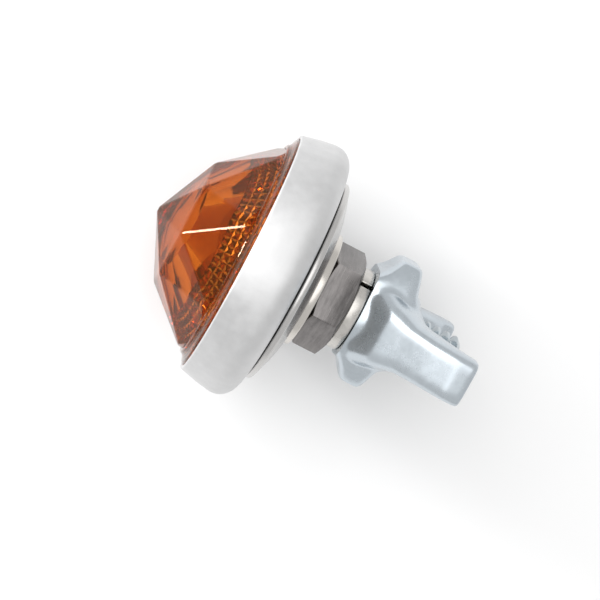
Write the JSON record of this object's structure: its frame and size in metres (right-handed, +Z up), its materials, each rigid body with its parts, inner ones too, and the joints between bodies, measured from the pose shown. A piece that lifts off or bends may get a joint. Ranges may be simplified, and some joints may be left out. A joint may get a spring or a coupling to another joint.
{
  "type": "turn signal indicator",
  "caption": "Small round turn signal indicator with a faceted amber jewel lens in a satin metal cup, held from behind by a hollow threaded stud with a hexagon nut and a wing nut.",
  "frame": {"origin": "on the stud's axis, in the rear face of the hexagon nut, where the bracket sits", "axes": "+Y along the stud towards its free end, so the lens looks to -Y; +Z up, through one wing of the wing nut"},
  "size_m": [0.0266, 0.0329, 0.0266],
  "materials": {
    "amber_lens": "faceted amber, clear and glossy",
    "satin_cup": "satin brushed, drawn sheet",
    "black_rubber": "matte",
    "bright_reflector": "bright",
    "board": "white solder mask",
    "led_body": "white package",
    "clear_dome": "clear silicone",
    "resistor_black": "matte",
    "diode_black": "matte",
    "solder": "dull",
    "insulator": "fibre",
    "plain_steel": "plain",
    "plate_metal": "polished",
    "washer_metal": "bright",
    "nut_steel": "brushed stainless",
    "spring_steel": "plain",
    "zinc_steel": "zinc plated",
    "cast_zinc": "bright zinc plated casting"
  },
  "bodies": {
    "lamp": {"lens": "amber_lens", "housing_cup": "satin_cup", "lens_gasket": "black_rubber", "reflector": "bright_reflector", "led_board": "board", "led_packages": "led_body", "led_domes": "clear_dome", "resistors": "resistor_black", "rectifier_diode": "diode_black", "solder_posts": "solder", "insulator_disc": "insulator", "board_spacer": "insulator", "tooth_washer": "plain_steel", "sealing_bush": "black_rubber", "back_gasket": "black_rubber", "back_plate": "plate_metal", "flat_washer": "washer_metal", "stud": "zinc_steel", "lead_bushing": "black_rubber", "hex_nut": "nut_steel"},
    "lock_washer": {"lock_washer": "spring_steel"},
    "wing_nut": {"wing_nut": "cast_zinc"}
  },
  "joints": [
    {"name": "wing_nut_travel", "type": "slide", "parent": "lamp", "child": "lock_washer", "axis": [0, 1, 0], "range_m": [0, 0.0106]},
    {"name": "wing_nut_spin", "type": "hinge", "parent": "lock_washer", "child": "wing_nut", "pos_m": [0, 0, 0], "axis": [0, 1, 0], "range_deg": [0, 3600]}
  ],
  "couplings": [
    {"joint": "wing_nut_travel", "follows": "wing_nut_spin", "m_per_rad": 0.00016843}
  ]
}
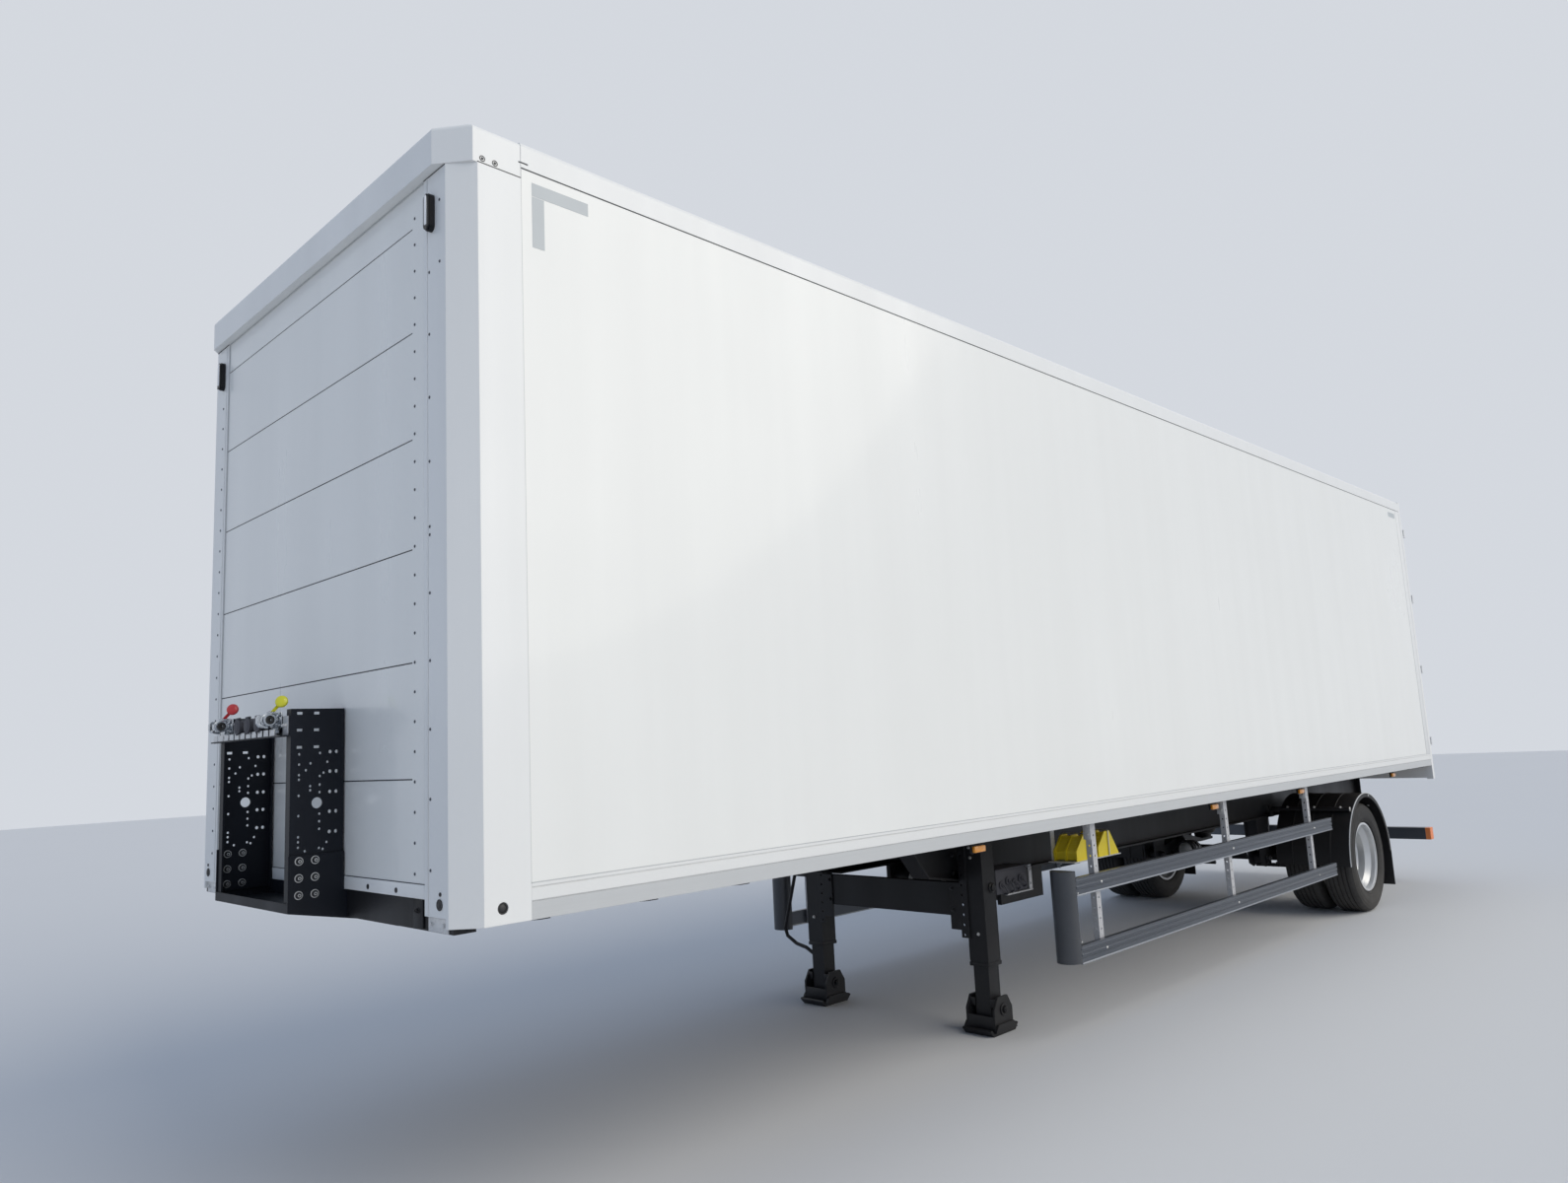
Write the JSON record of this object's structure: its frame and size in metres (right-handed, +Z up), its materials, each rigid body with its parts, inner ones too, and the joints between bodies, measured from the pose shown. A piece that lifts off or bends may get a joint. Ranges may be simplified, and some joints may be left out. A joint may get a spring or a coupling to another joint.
{
  "type": "box semi trailer",
  "caption": "Single-axle box semi trailer with kingpin, landing legs, side guards, twin rear wheels and rear barn doors that swing right round to the sides.",
  "frame": {"origin": "on the ground, midway between the foremost and rearmost points and on the middle of the width", "axes": "+X forwards to the kingpin end, +Y to the left side, +Z up"},
  "size_m": [11.518, 2.55, 4],
  "materials": {
    "white_panel": "smooth glossy white skin over a board core",
    "white_metal": "smooth white paint",
    "rail_metal": "satin grey anodised",
    "floor_board": "coated brown floor board",
    "chassis_black": "satin black paint",
    "guard_grey": "dark grey satin",
    "zinc": "galvanised",
    "kingpin_steel": "machined and greased",
    "coupling_metal": "cast",
    "socket_plastic": "matt",
    "rim_silver": "silver paint",
    "hub_iron": "painted casting",
    "tyre": "black rubber",
    "bellows": "black rubber",
    "guard_plastic": "matt black",
    "chock_yellow": "matt yellow",
    "end_orange": "orange",
    "lamp_red": "clear red lens",
    "lamp_amber": "clear amber lens",
    "lamp_white": "black housing with a clear lens"
  },
  "bodies": {
    "trailer": {"air_couplings": "coupling_metal", "air_reservoirs": "chassis_black", "air_springs": "bellows", "axle_beam": "chassis_black", "bottom_rails": "rail_metal", "brake_chambers": "chassis_black", "chassis_beams": "chassis_black", "chock_carrier": "zinc", "connection_towers": "chassis_black", "console_tray": "chassis_black", "corner_posts": "white_metal", "cross_members": "chassis_black", "electric_sockets": "socket_plastic", "floor_panel": "floor_board", "frame_fittings": "zinc", "front_cap": "white_metal", "front_markers": "lamp_white", "front_wall": "white_panel", "guard_noses": "guard_grey", "guard_posts": "zinc", "guard_rails": "guard_grey", "king_plate": "chassis_black", "kingpin": "kingpin_steel", "landing_feet": "chassis_black", "landing_legs": "chassis_black", "leg_brace": "chassis_black", "leg_crank": "chassis_black", "mud_flaps": "guard_plastic", "mudguards": "guard_plastic", "rear_frame": "white_metal", "roof_panel": "white_panel", "side_markers": "lamp_amber", "side_walls": "white_panel", "spring_hangers": "chassis_black", "tail_lamps": "lamp_red", "top_rails": "white_metal", "trailing_arms": "chassis_black", "underrun_bar": "guard_grey", "underrun_ends": "end_orange", "wheel_chocks": "chock_yellow"},
    "wheel_left": {"hub_left": "hub_iron", "rims_left": "rim_silver", "tyres_left": "tyre"},
    "door_left": {"rear_door_left": "white_panel", "door_fittings_left": "zinc"},
    "wheel_right": {"hub_right": "hub_iron", "rims_right": "rim_silver", "tyres_right": "tyre"},
    "door_right": {"rear_door_right": "white_panel", "door_fittings_right": "zinc"}
  },
  "joints": [
    {"name": "wheel_left_spin", "type": "hinge", "parent": "trailer", "child": "wheel_left", "pos_m": [-3.425, 0.9445, 0.475], "axis": [0, 1, 0], "continuous": true},
    {"name": "wheel_right_spin", "type": "hinge", "parent": "trailer", "child": "wheel_right", "pos_m": [-3.425, -0.9445, 0.475], "axis": [0, 1, 0], "continuous": true},
    {"name": "door_left_hinge", "type": "hinge", "parent": "trailer", "child": "door_left", "pos_m": [-5.745, 1.261, 1.21], "axis": [0, 0, -1], "range_deg": [0, 270]},
    {"name": "door_right_hinge", "type": "hinge", "parent": "trailer", "child": "door_right", "pos_m": [-5.745, -1.261, 1.21], "axis": [0, 0, 1], "range_deg": [0, 270]}
  ]
}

PROBLEM DESCRIPTION >>
Your task is to quote all of the data word for word.

EXERCISE SOLUTION >>
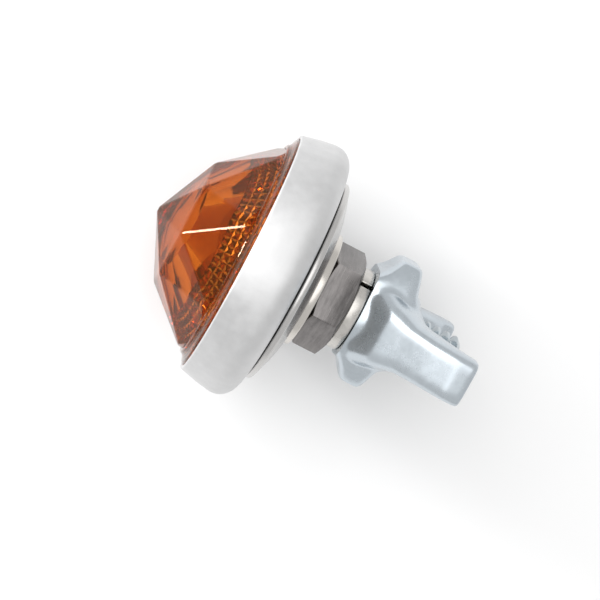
Write the JSON record of this object's structure: its frame and size in metres (right-handed, +Z up), its materials, each rigid body with its parts, inner ones too, and the joints between bodies, measured from the pose shown. A piece that lifts off or bends may get a joint. Ranges may be simplified, and some joints may be left out. A joint may get a spring or a coupling to another joint.
{
  "type": "turn signal indicator",
  "caption": "Small round turn signal indicator with a faceted amber jewel lens in a satin metal cup, held from behind by a hollow threaded stud with a hexagon nut and a wing nut.",
  "frame": {"origin": "on the stud's axis, in the rear face of the hexagon nut, where the bracket sits", "axes": "+Y along the stud towards its free end, so the lens looks to -Y; +Z up, through one wing of the wing nut"},
  "size_m": [0.0266, 0.0329, 0.0266],
  "materials": {
    "amber_lens": "faceted amber, clear and glossy",
    "satin_cup": "satin brushed, drawn sheet",
    "black_rubber": "matte",
    "bright_reflector": "bright",
    "board": "white solder mask",
    "led_body": "white package",
    "clear_dome": "clear silicone",
    "resistor_black": "matte",
    "diode_black": "matte",
    "solder": "dull",
    "insulator": "fibre",
    "plain_steel": "plain",
    "plate_metal": "polished",
    "washer_metal": "bright",
    "nut_steel": "brushed stainless",
    "spring_steel": "plain",
    "zinc_steel": "zinc plated",
    "cast_zinc": "bright zinc plated casting"
  },
  "bodies": {
    "lamp": {"lens": "amber_lens", "housing_cup": "satin_cup", "lens_gasket": "black_rubber", "reflector": "bright_reflector", "led_board": "board", "led_packages": "led_body", "led_domes": "clear_dome", "resistors": "resistor_black", "rectifier_diode": "diode_black", "solder_posts": "solder", "insulator_disc": "insulator", "board_spacer": "insulator", "tooth_washer": "plain_steel", "sealing_bush": "black_rubber", "back_gasket": "black_rubber", "back_plate": "plate_metal", "flat_washer": "washer_metal", "stud": "zinc_steel", "lead_bushing": "black_rubber", "hex_nut": "nut_steel"},
    "lock_washer": {"lock_washer": "spring_steel"},
    "wing_nut": {"wing_nut": "cast_zinc"}
  },
  "joints": [
    {"name": "wing_nut_travel", "type": "slide", "parent": "lamp", "child": "lock_washer", "axis": [0, 1, 0], "range_m": [0, 0.0106]},
    {"name": "wing_nut_spin", "type": "hinge", "parent": "lock_washer", "child": "wing_nut", "pos_m": [0, 0, 0], "axis": [0, 1, 0], "range_deg": [0, 3600]}
  ],
  "couplings": [
    {"joint": "wing_nut_travel", "follows": "wing_nut_spin", "m_per_rad": 0.00016843}
  ]
}
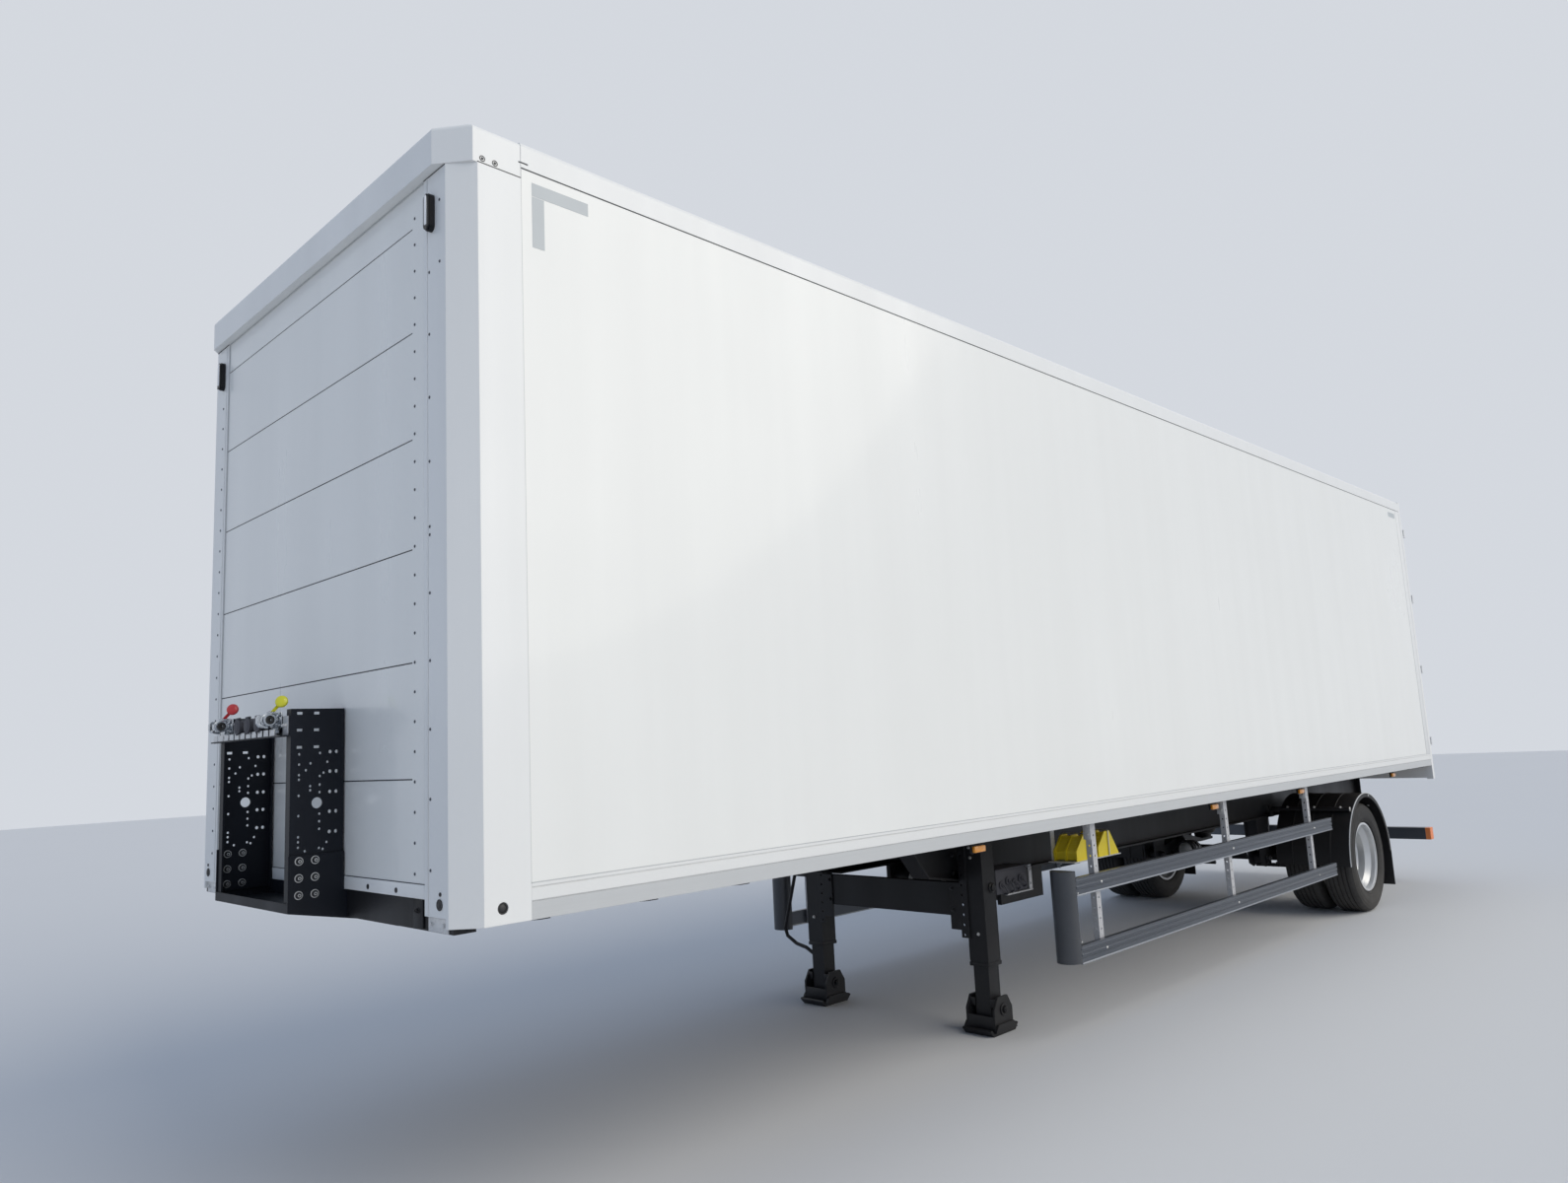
Write the JSON record of this object's structure: its frame and size in metres (right-handed, +Z up), its materials, each rigid body with its parts, inner ones too, and the joints between bodies, measured from the pose shown. A piece that lifts off or bends may get a joint. Ranges may be simplified, and some joints may be left out. A joint may get a spring or a coupling to another joint.
{
  "type": "box semi trailer",
  "caption": "Single-axle box semi trailer with kingpin, landing legs, side guards, twin rear wheels and rear barn doors that swing right round to the sides.",
  "frame": {"origin": "on the ground, midway between the foremost and rearmost points and on the middle of the width", "axes": "+X forwards to the kingpin end, +Y to the left side, +Z up"},
  "size_m": [11.518, 2.55, 4],
  "materials": {
    "white_panel": "smooth glossy white skin over a board core",
    "white_metal": "smooth white paint",
    "rail_metal": "satin grey anodised",
    "floor_board": "coated brown floor board",
    "chassis_black": "satin black paint",
    "guard_grey": "dark grey satin",
    "zinc": "galvanised",
    "kingpin_steel": "machined and greased",
    "coupling_metal": "cast",
    "socket_plastic": "matt",
    "rim_silver": "silver paint",
    "hub_iron": "painted casting",
    "tyre": "black rubber",
    "bellows": "black rubber",
    "guard_plastic": "matt black",
    "chock_yellow": "matt yellow",
    "end_orange": "orange",
    "lamp_red": "clear red lens",
    "lamp_amber": "clear amber lens",
    "lamp_white": "black housing with a clear lens"
  },
  "bodies": {
    "trailer": {"air_couplings": "coupling_metal", "air_reservoirs": "chassis_black", "air_springs": "bellows", "axle_beam": "chassis_black", "bottom_rails": "rail_metal", "brake_chambers": "chassis_black", "chassis_beams": "chassis_black", "chock_carrier": "zinc", "connection_towers": "chassis_black", "console_tray": "chassis_black", "corner_posts": "white_metal", "cross_members": "chassis_black", "electric_sockets": "socket_plastic", "floor_panel": "floor_board", "frame_fittings": "zinc", "front_cap": "white_metal", "front_markers": "lamp_white", "front_wall": "white_panel", "guard_noses": "guard_grey", "guard_posts": "zinc", "guard_rails": "guard_grey", "king_plate": "chassis_black", "kingpin": "kingpin_steel", "landing_feet": "chassis_black", "landing_legs": "chassis_black", "leg_brace": "chassis_black", "leg_crank": "chassis_black", "mud_flaps": "guard_plastic", "mudguards": "guard_plastic", "rear_frame": "white_metal", "roof_panel": "white_panel", "side_markers": "lamp_amber", "side_walls": "white_panel", "spring_hangers": "chassis_black", "tail_lamps": "lamp_red", "top_rails": "white_metal", "trailing_arms": "chassis_black", "underrun_bar": "guard_grey", "underrun_ends": "end_orange", "wheel_chocks": "chock_yellow"},
    "wheel_left": {"hub_left": "hub_iron", "rims_left": "rim_silver", "tyres_left": "tyre"},
    "door_left": {"rear_door_left": "white_panel", "door_fittings_left": "zinc"},
    "wheel_right": {"hub_right": "hub_iron", "rims_right": "rim_silver", "tyres_right": "tyre"},
    "door_right": {"rear_door_right": "white_panel", "door_fittings_right": "zinc"}
  },
  "joints": [
    {"name": "wheel_left_spin", "type": "hinge", "parent": "trailer", "child": "wheel_left", "pos_m": [-3.425, 0.9445, 0.475], "axis": [0, 1, 0], "continuous": true},
    {"name": "wheel_right_spin", "type": "hinge", "parent": "trailer", "child": "wheel_right", "pos_m": [-3.425, -0.9445, 0.475], "axis": [0, 1, 0], "continuous": true},
    {"name": "door_left_hinge", "type": "hinge", "parent": "trailer", "child": "door_left", "pos_m": [-5.745, 1.261, 1.21], "axis": [0, 0, -1], "range_deg": [0, 270]},
    {"name": "door_right_hinge", "type": "hinge", "parent": "trailer", "child": "door_right", "pos_m": [-5.745, -1.261, 1.21], "axis": [0, 0, 1], "range_deg": [0, 270]}
  ]
}